Dr. Hofman is convinced that the precipitating factor is diminished blood flow to the brain. “Alzheimer’s disease is a vascular disease,” he said.
Supporting this view, he added, are data from nine studies in the United States and Western Europe consistently finding a 15 percent decline in the incidence of new Alzheimer’s cases over the past 25 years.
“Why is that? I think the only reasonable candidate is improved vascular health,” Dr. Hofman said. The most important factor is the decline in smoking, he believes, but people in rich countries also are more likely to better control high blood pressure and cholesterol levels.
Dr. Seth Love, professor of pathology at the University of Bristol in England, noted that a core feature of Alzheimer’s is a reduction in blood flow through the cerebrum of the brain.
That happens even in people with the genetic mutation that leads Alzheimer’s in middle age. Fifteen to 20 years before these people have dementia, blood to their brains slows.
“We don’t know why,” Dr. Love said.
Or perhaps it really is amyloid that begins the avalanche of other problems.
Some researchers still hold out hope that if anti-amyloid drugs are started early enough, they might prevent dementia. Clinical trials are testing the idea now in people genetically disposed to get Alzheimer’s disease.

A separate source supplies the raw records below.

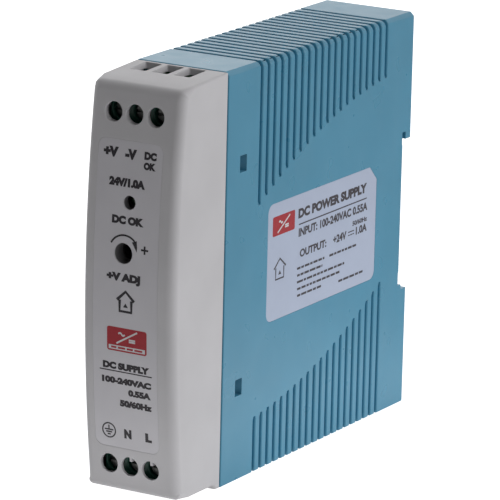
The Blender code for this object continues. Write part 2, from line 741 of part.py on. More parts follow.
def make_terminal_screws(material):
    slot_depth = 0.7 * MM
    slot_half = 0.3 * MM
    tip_y = BAR_Y[0] - GAP
    head_rear = SCREW_HEAD_FRONT_Y + SCREW_HEAD_DEPTH
    for group, number, x, side in poles():
        z = mirrored(POLE_Z, side)
        profile = (
            (0, SCREW_HEAD_FRONT_Y),
            (SCREW_HEAD_RADIUS - 0.35 * MM, SCREW_HEAD_FRONT_Y),
            (SCREW_HEAD_RADIUS, SCREW_HEAD_FRONT_Y + 0.35 * MM),
            (SCREW_HEAD_RADIUS, head_rear),
            (SCREW_SHAFT_RADIUS, head_rear),
            (SCREW_SHAFT_RADIUS, tip_y),
            (0, tip_y),
        )
        name = f"{group}_screw_{number}"
        origin = (x, SCREW_HEAD_FRONT_Y, z)
        screw = make_object(name, lathe(profile, (x, z), "y", 16), material, origin, smooth=True)
        across = (x - 2 * SCREW_HEAD_RADIUS, x + 2 * SCREW_HEAD_RADIUS)
        depth = (SCREW_HEAD_FRONT_Y - MM, SCREW_HEAD_FRONT_Y + slot_depth)
        slot = box(across, depth, (z - slot_half, z + slot_half))
        combine(screw, make_cutter(f"cut_{name}", slot))


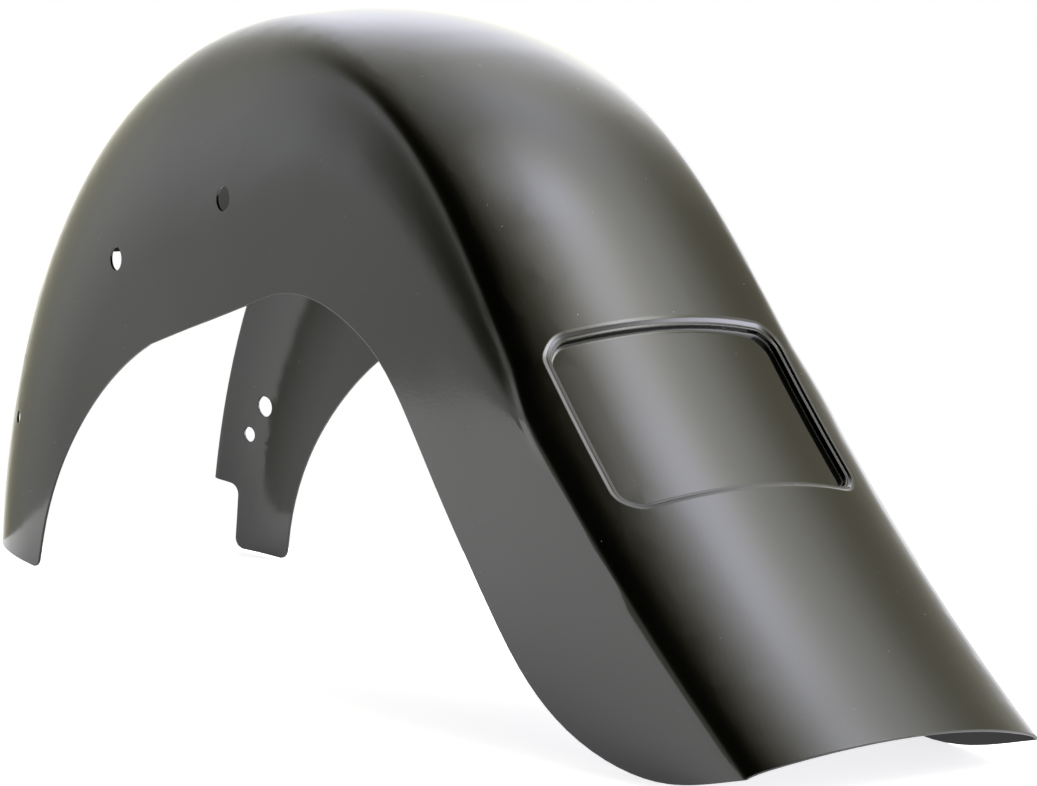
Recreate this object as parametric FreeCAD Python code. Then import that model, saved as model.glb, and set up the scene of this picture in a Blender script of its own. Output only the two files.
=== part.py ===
import FreeCAD, Part
import math
import os

# A stretched rear fender for a cruiser motorcycle: one pressed and welded shell
# of sheet steel, with a sunk plate pocket in its tail.
# Millimetres. +X runs back to the tail, +Y to the right-hand side of the
# motorcycle and +Z up. The fender stands on its tail and its right-hand toe,
# and the origin is in the middle of its footprint, on the ground.
# A station is a length along the centre line of the crown, counted back from
# the crown's top. A depth is measured inwards from that line, square to it.

# Sheet
sheet = 1.6
half_width = 112.0

# Centre line of the crown
front_radius = 401.0
leg_radius = 441.0
leg_blend_start = -358.0
leg_blend_end = -470.0
rear_radius = 329.0
flip_radius = 1421.0
flip_blend_start = 190.0
flip_blend_end = 416.0
stand_pitch = 2.32
front_end = -670.0
tail_end = 695.0
tail_bow_radius = 812.0
line_overrun = 205.0

# Width along the fender
leg_taper = 8.2
leg_taper_start = -112.0
leg_taper_end = -560.0
tail_taper = 3.9
tail_taper_start = 336.0
tail_taper_end = 694.0

# Section over the wheel: a soft shoulder
front_crown_radius = 300.0
shoulder_width = 55.7
shoulder_depth = 123.7

# Section of the tail: a crisp fold, with a style line where it starts
rear_crown_radius = 250.0
fold_width = 16.5
fold_depth = 11.5
soft_end = -73.0
crisp_start = 185.0
style_start = 151.0
style_end = 418.0
style_inset = 13.7
style_height = 40.0
panel_depth = 222.0

# Lower edge of both side panels, as station and depth
leg_edge = [(-592.0, 131.0), (-524.0, 140.0), (-433.0, 159.0), (-302.0, 183.0), (-221.0, 193.0)]
arch_edge = [(82.0, 179.5), (117.0, 170.6), (160.0, 160.4), (238.0, 143.7), (296.0, 131.0), (375.0, 129.1),
             (472.0, 135.7), (520.0, 137.4), (554.0, 132.0), (602.0, 111.2), (641.0, 82.0), (690.0, 25.0),
             (714.0, 0.0)]

# Toes of the two legs
toe_depth = 128.5
toe_corner = 8.0
left_toe = -610.0
right_toe = -625.0
notch = -569.0
tab_depth = 71.0
notch_corner = 8.0

# Cut-out in the front of the crown, for the frame
cutout_top = -392.0
cutout_half_width = 88.0
cutout_corner = 36.0

# Holes, as station and depth
strut_hole = 16.0
strut_holes = [(-19.0, 123.0), (-234.0, 123.0)]
left_leg_hole = 9.5
left_leg_hole_at = (-494.0, 65.0)
right_leg_hole = 15.0
right_leg_hole_at = (-488.0, 84.0)
right_leg_small_hole = 11.0
right_leg_small_hole_at = (-520.0, 74.5)

# Plate pocket, sunk into the crown: a soft step, a ledge and a steep wall
pocket_top = 375.0
pocket_bottom = 504.5
pocket_half_width = 90.0
pocket_corner = 20.0
step_width = 4.4
step_depth = 2.5
ledge_width = 0.6
wall_width = 3.0
pocket_depth = 6.65

STEP = 2.0


def ease(value):
    t = min(max(value, 0.0), 1.0)
    return t * t * (3.0 - 2.0 * t)


def mix(a, b, t):
    return a + (b - a) * t


def curvature(station):
    if station < 0.0:
        t = ease((leg_blend_start - station) / (leg_blend_start - leg_blend_end))
        return mix(1.0 / front_radius, 1.0 / leg_radius, t)
    t = ease((station - flip_blend_start) / (flip_blend_end - flip_blend_start))
    return mix(1.0 / rear_radius, -1.0 / flip_radius, t)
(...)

But even if the drugs work, will they work in the elderly patients who make up the bulk of those with an Alzheimer’s diagnosis — but who don’t have anything resembling a pure form of the disease?
Perhaps those drugs will have only a small effect in patients with mixed pathologies, Dr. Hardy said. It would take gigantic trials going on for years to see such a tiny effect.
“Those aren’t the kind of medicines we are looking for,” said Dr. Skovronsky, of Eli Lilly. “We want something that has a big effect.”
Dr. Skovronsky has been forced to do some soul-searching. Trying anti-amyloid drugs in old people in the early or middle stages of Alzheimer’s just is not working.
“It’s the right time to focus on these tough questions,” Dr. Skovronsky said.